## [Aim of the exercise]
Would you return all of this data exactly, leaving nothing out?

◇ ◇ ◇

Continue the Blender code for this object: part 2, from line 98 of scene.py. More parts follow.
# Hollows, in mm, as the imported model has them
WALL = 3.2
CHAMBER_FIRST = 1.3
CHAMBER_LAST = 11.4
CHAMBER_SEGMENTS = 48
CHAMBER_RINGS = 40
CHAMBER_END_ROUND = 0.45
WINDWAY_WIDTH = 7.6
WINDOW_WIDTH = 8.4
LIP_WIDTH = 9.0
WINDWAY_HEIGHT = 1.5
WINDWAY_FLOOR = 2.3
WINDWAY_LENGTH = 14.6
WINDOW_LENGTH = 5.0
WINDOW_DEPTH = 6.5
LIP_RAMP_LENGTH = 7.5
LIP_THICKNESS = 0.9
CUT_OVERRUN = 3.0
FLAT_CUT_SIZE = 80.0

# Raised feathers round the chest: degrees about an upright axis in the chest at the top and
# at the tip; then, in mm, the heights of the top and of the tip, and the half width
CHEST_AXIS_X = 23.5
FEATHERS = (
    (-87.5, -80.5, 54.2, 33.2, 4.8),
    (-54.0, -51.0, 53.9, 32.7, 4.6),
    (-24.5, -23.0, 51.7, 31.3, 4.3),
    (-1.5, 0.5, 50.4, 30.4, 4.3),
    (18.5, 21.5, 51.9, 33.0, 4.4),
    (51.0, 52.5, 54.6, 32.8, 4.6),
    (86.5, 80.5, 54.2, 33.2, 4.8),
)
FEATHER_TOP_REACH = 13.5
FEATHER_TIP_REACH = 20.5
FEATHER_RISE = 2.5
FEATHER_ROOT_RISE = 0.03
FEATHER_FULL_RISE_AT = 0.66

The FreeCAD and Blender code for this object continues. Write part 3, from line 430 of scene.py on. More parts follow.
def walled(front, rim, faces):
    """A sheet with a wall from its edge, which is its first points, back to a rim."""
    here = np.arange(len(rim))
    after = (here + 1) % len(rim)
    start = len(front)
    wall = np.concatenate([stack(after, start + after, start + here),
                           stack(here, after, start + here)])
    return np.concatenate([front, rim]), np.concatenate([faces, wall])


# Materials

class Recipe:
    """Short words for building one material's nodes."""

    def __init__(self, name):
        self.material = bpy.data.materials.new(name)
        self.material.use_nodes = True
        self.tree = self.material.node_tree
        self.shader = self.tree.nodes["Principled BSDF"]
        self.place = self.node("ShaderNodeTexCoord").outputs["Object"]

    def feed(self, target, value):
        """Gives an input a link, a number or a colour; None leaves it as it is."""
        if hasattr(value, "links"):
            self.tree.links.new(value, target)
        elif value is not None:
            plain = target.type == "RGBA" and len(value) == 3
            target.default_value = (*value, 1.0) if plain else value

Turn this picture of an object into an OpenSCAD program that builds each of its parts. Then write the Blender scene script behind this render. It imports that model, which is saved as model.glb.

◇ ◇ ◇

## [Task solution]
Continue the Blender code for this object: part 2, from line 98 of scene.py. More parts follow.
# Hollows, in mm, as the imported model has them
WALL = 3.2
CHAMBER_FIRST = 1.3
CHAMBER_LAST = 11.4
CHAMBER_SEGMENTS = 48
CHAMBER_RINGS = 40
CHAMBER_END_ROUND = 0.45
WINDWAY_WIDTH = 7.6
WINDOW_WIDTH = 8.4
LIP_WIDTH = 9.0
WINDWAY_HEIGHT = 1.5
WINDWAY_FLOOR = 2.3
WINDWAY_LENGTH = 14.6
WINDOW_LENGTH = 5.0
WINDOW_DEPTH = 6.5
LIP_RAMP_LENGTH = 7.5
LIP_THICKNESS = 0.9
CUT_OVERRUN = 3.0
FLAT_CUT_SIZE = 80.0

# Raised feathers round the chest: degrees about an upright axis in the chest at the top and
# at the tip; then, in mm, the heights of the top and of the tip, and the half width
CHEST_AXIS_X = 23.5
FEATHERS = (
    (-87.5, -80.5, 54.2, 33.2, 4.8),
    (-54.0, -51.0, 53.9, 32.7, 4.6),
    (-24.5, -23.0, 51.7, 31.3, 4.3),
    (-1.5, 0.5, 50.4, 30.4, 4.3),
    (18.5, 21.5, 51.9, 33.0, 4.4),
    (51.0, 52.5, 54.6, 32.8, 4.6),
    (86.5, 80.5, 54.2, 33.2, 4.8),
)
FEATHER_TOP_REACH = 13.5
FEATHER_TIP_REACH = 20.5
FEATHER_RISE = 2.5
FEATHER_ROOT_RISE = 0.03
FEATHER_FULL_RISE_AT = 0.66

The FreeCAD and Blender code for this object continues. Write part 3, from line 430 of scene.py on. More parts follow.
def walled(front, rim, faces):
    """A sheet with a wall from its edge, which is its first points, back to a rim."""
    here = np.arange(len(rim))
    after = (here + 1) % len(rim)
    start = len(front)
    wall = np.concatenate([stack(after, start + after, start + here),
                           stack(here, after, start + here)])
    return np.concatenate([front, rim]), np.concatenate([faces, wall])


# Materials

class Recipe:
    """Short words for building one material's nodes."""

    def __init__(self, name):
        self.material = bpy.data.materials.new(name)
        self.material.use_nodes = True
        self.tree = self.material.node_tree
        self.shader = self.tree.nodes["Principled BSDF"]
        self.place = self.node("ShaderNodeTexCoord").outputs["Object"]

    def feed(self, target, value):
        """Gives an input a link, a number or a colour; None leaves it as it is."""
        if hasattr(value, "links"):
            self.tree.links.new(value, target)
        elif value is not None:
            plain = target.type == "RGBA" and len(value) == 3
            target.default_value = (*value, 1.0) if plain else value

Turn this picture of an object into an OpenSCAD program that builds each of its parts. Then write the Blender scene script behind this render. It imports that model, which is saved as model.glb.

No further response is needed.